How It Works in Practice

In a typical IAM compromise path, an attacker finds an SSRF flaw in a web app, then coerces the server into making requests to internal endpoints that should never be reachable from the outside. In IAM environments, those endpoints may include instance metadata services, local token services, internal policy APIs, or administrative consoles. Once the server can query those locations, the attacker may harvest temporary credentials, session tokens, or configuration details that unlock broader access.

The core problem is that IAM infrastructure trusts the caller more than the request source deserves. If a backend service can reach internal identity services, that trust is often inherited by whatever input the attacker can control. Good defenses therefore focus on containment and identity hardening at the same time:

  • Block access to metadata services from application workloads unless it is explicitly required.
  • Use workload identity and short-lived credentials instead of static secrets wherever possible.
  • Constrain outbound requests with allowlists, network segmentation, and egress filtering.
  • Apply least privilege to every service account, token broker, and IAM-adjacent workload.
  • Log and alert on unusual internal-to-internal requests, especially calls to credential or token endpoints.

That approach aligns with the control intent in NIST SP 800-53 Rev 5 Security and Privacy Controls, especially where network and access boundaries must be enforced around sensitive system components. It also matches the attack patterns discussed in the Azure Key Vault privilege escalation exposure and TruffleNet BEC Attack with stolen AWS credentials analyses. These controls tend to break down when IAM components expose metadata or token services on reachable internal networks and applications can freely make outbound requests.

Common Variations and Edge Cases

Tighter SSRF controls often increase engineering overhead, requiring organisations to balance application flexibility against identity-plane isolation. That tradeoff is real in cloud-native environments where services legitimately call identity endpoints, secret managers, or policy engines as part of normal operation.

Best practice is evolving, but current guidance suggests treating IAM-adjacent services as high-value trust anchors, not ordinary internal APIs. If an application genuinely needs to fetch tokens or secrets, the safer pattern is explicit, narrow, and short-lived access with strong workload identity and request-level authorization. That becomes even more important in multi-tenant platforms, CI/CD systems, and service meshes where many internal addresses are routable and SSRF filters can be bypassed through redirects, DNS tricks, or parser differences.

There is also a common edge case around “internal-only” services that are assumed to be safe because they are not internet-facing. SSRF invalidates that assumption. If the service can reach them, the attacker may be able to reach them indirectly too. For operational resilience guidance, the 2024 Non-Human Identity Security Report shows that 88.5% of organisations say their non-human IAM practices lag behind or merely match human IAM, which helps explain why SSRF against identity components remains such a persistent issue.

Standards & Framework Alignment

This section maps relevant standards and security frameworks to the operational risks and controls described in this guidance.
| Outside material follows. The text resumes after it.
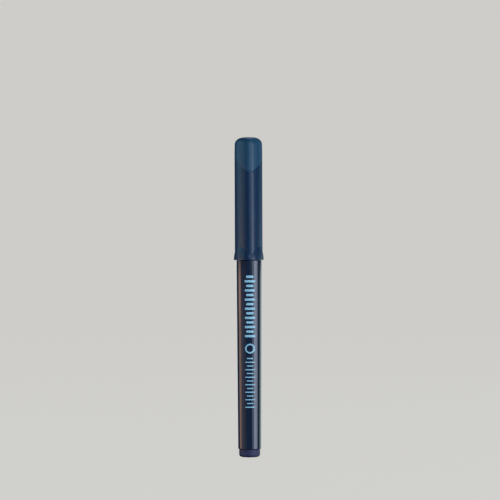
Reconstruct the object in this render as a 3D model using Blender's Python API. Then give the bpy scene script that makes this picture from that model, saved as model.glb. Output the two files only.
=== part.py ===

OWASP Non-Human Identity Top 10 and OWASP Agentic AI Top 10 address the attack and risk surface, while NIST CSF 2.0, NIST SP 800-63 and NIST Zero Trust (SP 800-207) set the governance and control requirements practitioners need to meet.

Framework Control / Reference Relevance
OWASP Non-Human Identity Top 10 NHI-05 SSRF can steal or misuse NHI secrets and tokens from IAM services.
OWASP Agentic AI Top 10 A2 Agentic systems often chain internal requests, making SSRF-style trust abuse more damaging.
NIST CSF 2.0 PR.AC-5 IAM SSRF exploits abuse network-accessible trust boundaries and remote access paths.
NIST SP 800-63 SSRF often steals authenticators or session artifacts covered by digital identity guidance.
NIST Zero Trust (SP 800-207) 5.2 Zero trust limits the blast radius when an internal request path is compromised.

Restrict NHI secret exposure paths and remove hardcoded or retrievable credentials from reachable services.